4) Test transfers with small amounts.
5) Update payments or direct deposits once transfers flow reliably.
6) Close the old account only after confirming all automated charges cleared and direct deposits moved.
Case studies: real stacks that work
Below are three concise, realistic example stacks and why they succeed.
Case study 1: The early-career starter
Stack: a simple automated budgeting app, high-yield online savings account for emergency savings, a no-fee student or beginner credit card for building credit, and a robo-advisor for automatic retirement investing.
Why it works: Minimal friction, strong automation, and the focus on habit formation rather than optimization. Low fees and easy scalability as income grows.
Case study 2: The freelance creative
Stack: separate business checking, invoicing and bookkeeping tool, tax-savings account with automatic set-aside, budgeting app optimized for irregular income, and a Solo 401(k/SEP IRA for retirement)
Why it works: Clear separation of personal and business cash flow prevents accidental tax shortfalls and keeps financial reporting simple when tax time comes.
Case study 3: The couple saving for a house
Stack: shared budgeting app with joint access and bill splitting, a high-yield savings account with sub-accounts for down payment, a taxable investment account for longer-term growth, and monthly financial check-ins.
Why it works: Shared visibility and clear division of responsibilities keeps both partners aligned and reduces money conflicts.

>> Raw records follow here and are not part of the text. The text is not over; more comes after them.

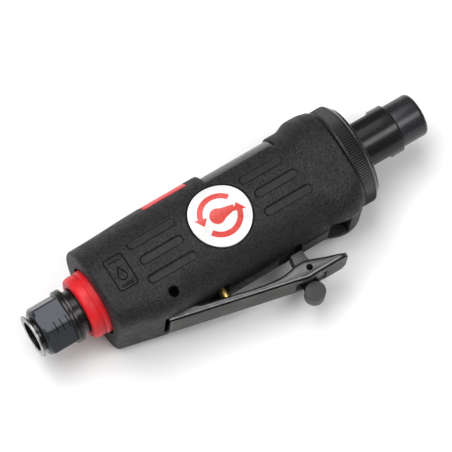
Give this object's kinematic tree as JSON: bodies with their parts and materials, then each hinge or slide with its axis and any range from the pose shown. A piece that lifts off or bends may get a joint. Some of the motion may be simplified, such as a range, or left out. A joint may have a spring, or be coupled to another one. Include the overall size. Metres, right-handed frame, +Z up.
{
  "type": "pneumatic die grinder",
  "caption": "Lever-throttle pneumatic mini die grinder lying on its side: round composite grip, side lever with safety latch, rear air inlet and exhaust ring, front spindle with collet nut.",
  "frame": {"origin": "centre of the bounding box's base: the tool lies on the flat side of its grip", "axes": "+X along the spindle from the air inlet to the collet nut, +Z up through the emblem side, -Y to the throttle lever"},
  "size_m": [0.1736, 0.0672, 0.0429],
  "materials": {
    "grip_composite": "fine pebble grain",
    "red_plastic": "satin, moulded",
    "emblem_white": "smooth",
    "satin_black_steel": "black oxide, satin",
    "gloss_black_steel": "black oxide, polished",
    "black_aluminium": "black anodised",
    "plain_steel": "ground",
    "gunmetal_steel": "worn satin",
    "aluminium": "as machined",
    "brass": "turned",
    "seal_rubber": "matt",
    "felt": "pressed felt",
    "fibre": "bonded fibre"
  },
  "bodies": {
    "housing": {"grip_housing": "grip_composite", "spine_inlay": "red_plastic", "emblem_disc_left": "emblem_white", "emblem_disc_right": "emblem_white", "air_inlet_bushing": "satin_black_steel", "inlet_screen": "plain_steel", "inlet_o_ring": "seal_rubber", "exhaust_baffle": "plain_steel", "exhaust_felt": "felt", "valve_body": "aluminium", "valve_bushing": "brass", "valve_spring": "plain_steel", "valve_cap": "brass", "motor_housing": "black_aluminium", "clamp_nut": "satin_black_steel", "motor_gasket": "fibre", "rear_end_plate": "aluminium", "cylinder_liner": "plain_steel", "front_end_plate": "aluminium", "locating_dowel": "plain_steel", "rear_bearing_outer_race": "plain_steel", "front_bearing_outer_race": "plain_steel", "wave_washer": "plain_steel", "dust_seal": "felt", "lever_pin": "plain_steel"},
    "exhaust_ring": {"exhaust_ring": "red_plastic"},
    "throttle_lever": {"throttle_lever": "gunmetal_steel", "latch_pin": "plain_steel", "latch_spring": "plain_steel"},
    "safety_latch": {"safety_latch": "gunmetal_steel"},
    "valve_stem": {"valve_stem": "brass", "valve_seal": "seal_rubber", "stem_o_ring": "seal_rubber"},
    "rotor": {"rotor": "plain_steel", "rotor_vane_1": "fibre", "rotor_vane_2": "fibre", "rotor_vane_3": "fibre", "rotor_vane_4": "fibre", "rotor_vane_5": "fibre", "rear_bearing_inner_race": "plain_steel", "front_bearing_inner_race": "plain_steel", "spindle_spacer": "plain_steel", "spindle": "gloss_black_steel", "collet": "plain_steel", "collet_nut": "satin_black_steel"},
    "front_ball_cage": {"front_bearing_ball_cage": "plain_steel"},
    "rear_ball_cage": {"rear_bearing_ball_cage": "plain_steel"}
  },
  "joints": [
    {"name": "lever_squeeze", "type": "hinge", "parent": "housing", "child": "throttle_lever", "pos_m": [-0.03565, -0.00552, 0.01948], "axis": [0, -0.1132, 0.9936], "range_deg": [0, 7], "stiffness_Nm_per_rad": 2, "springref_deg": -11.46},
    {"name": "latch_swing", "type": "hinge", "parent": "throttle_lever", "child": "safety_latch", "pos_m": [0.01565, -0.02122, 0.01769], "axis": [0, -0.1132, 0.9936], "range_deg": [0, 41.2]},
    {"name": "valve_stroke", "type": "slide", "parent": "housing", "child": "valve_stem", "axis": [0, 0.9936, 0.1132], "range_m": [0, 0.00262], "deforming": ["valve_spring"]},
    {"name": "spindle_spin", "type": "hinge", "parent": "housing", "child": "rotor", "pos_m": [0, 0.01137, 0.0214], "axis": [1, 0, 0], "continuous": true},
    {"name": "front_cage_spin", "type": "hinge", "parent": "housing", "child": "front_ball_cage", "pos_m": [0, 0.01137, 0.0214], "axis": [1, 0, 0], "continuous": true},
    {"name": "rear_cage_spin", "type": "hinge", "parent": "housing", "child": "rear_ball_cage", "pos_m": [0, 0.01137, 0.0214], "axis": [1, 0, 0], "continuous": true},
    {"name": "exhaust_turn", "type": "hinge", "parent": "housing", "child": "exhaust_ring", "pos_m": [0, 0.01137, 0.0214], "axis": [1, 0, 0], "continuous": true}
  ],
  "couplings": [
    {"joint": "latch_swing", "follows": "lever_squeeze", "ratio": 5.88},
    {"joint": "valve_stroke", "follows": "lever_squeeze", "m_per_rad": 0.0214},
    {"joint": "front_cage_spin", "follows": "spindle_spin", "ratio": 0.401},
    {"joint": "rear_cage_spin", "follows": "spindle_spin", "ratio": 0.371}
  ]
}
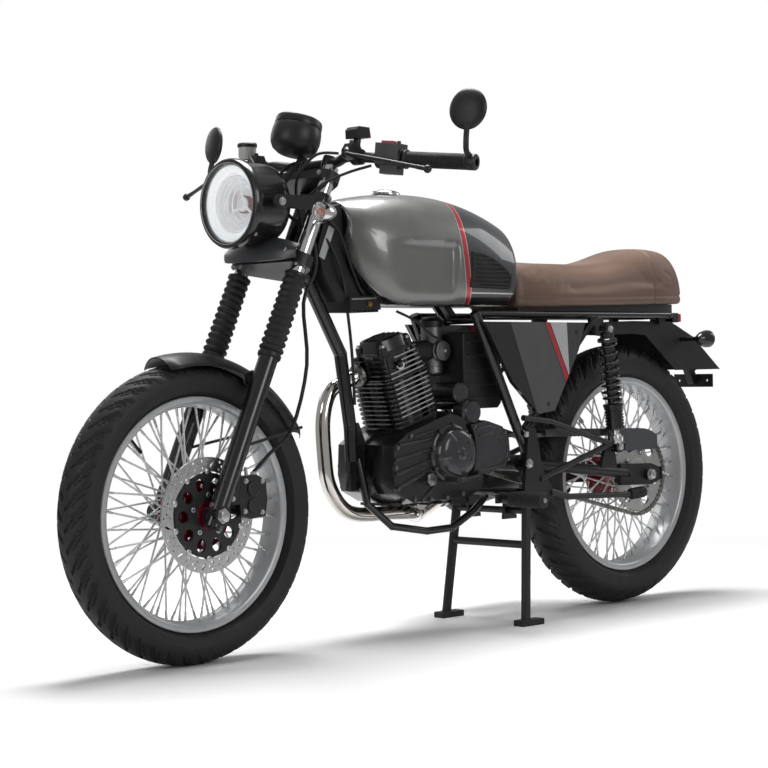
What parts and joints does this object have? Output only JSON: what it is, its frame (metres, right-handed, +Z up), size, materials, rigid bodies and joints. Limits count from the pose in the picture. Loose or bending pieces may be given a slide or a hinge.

Choosing the best financial tools in 2025 is a balance between clarity, automation, and low cost. Start by naming one priority — saving, debt repayment, or investing — then select the simplest tool that solves that problem and set it on autopilot. Over time, add complementary tools to handle taxes, credit-building, or business finances, and revisit your stack annually to ensure it scales with your goals. Tools make good intentions actionable; combined with consistent habits and periodic reviews, they turn small daily decisions into long-term financial freedom.